Excuse the quality of the photo, it's a photo of a photo. I have the "yearbook" they let you buy after Basic Training and yesterday I took photos of the photos with me in them from the book. We don't have a flat bed scanner.
Anyway, see how I'm holding my arm out? I remember thinking, "NO! Don't take my picture now! I have snot!" So that's a pic of me trying to block the photographer from pic'ing me. You can't tell from this pic, but yes, I had snot rolling with wild abandon from my nose all over my face. If you try to wipe away the snot, you just spread the mace all over your face again. I think you can tell from this pic that I'm coughing. You cough like you're trying to lose a lung.

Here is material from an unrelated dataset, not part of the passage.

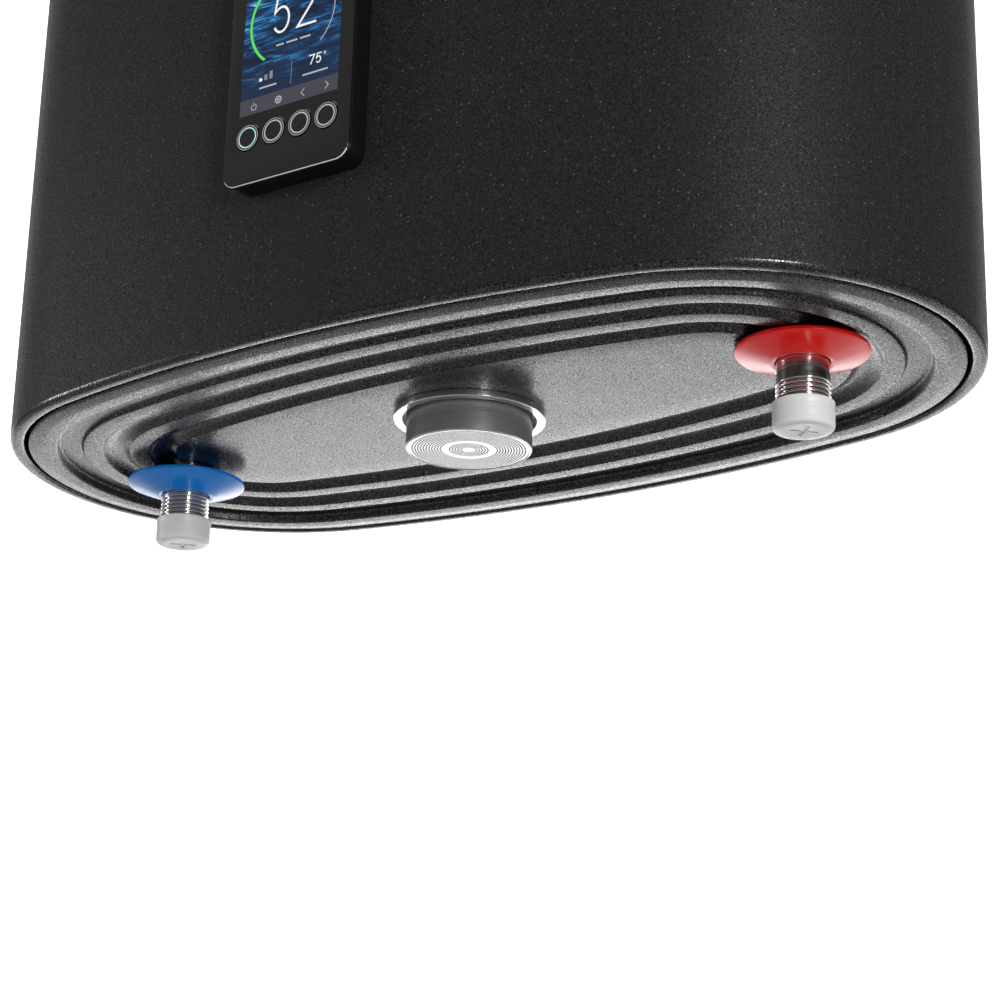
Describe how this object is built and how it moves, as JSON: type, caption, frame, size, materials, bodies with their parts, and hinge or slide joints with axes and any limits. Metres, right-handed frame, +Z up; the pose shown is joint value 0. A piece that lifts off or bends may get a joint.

There's a station where you go to flush water over you face but no matter how much you attempt a dry-land drowning, it doesn't seem to help. Only time helps the mace fade. Fade from your skin if not from your memory.
The next day at breakfast, Kirsten (who's usually quite fastidious) stuck her fingers in her food and started swirling her hand around. No talking allowed during meals, remember, so I whispered, "Kirsten, are you OK?" She said, "Yea, it's just these eggs need pepper and I'm pretty sure my skin still has some." Across the table, Amy spit-taked milk out her nose all over me and we all got in trouble for howling laughter. See? Good times!
This Military Monday is brought to you by the letter Wednesday, Ruth!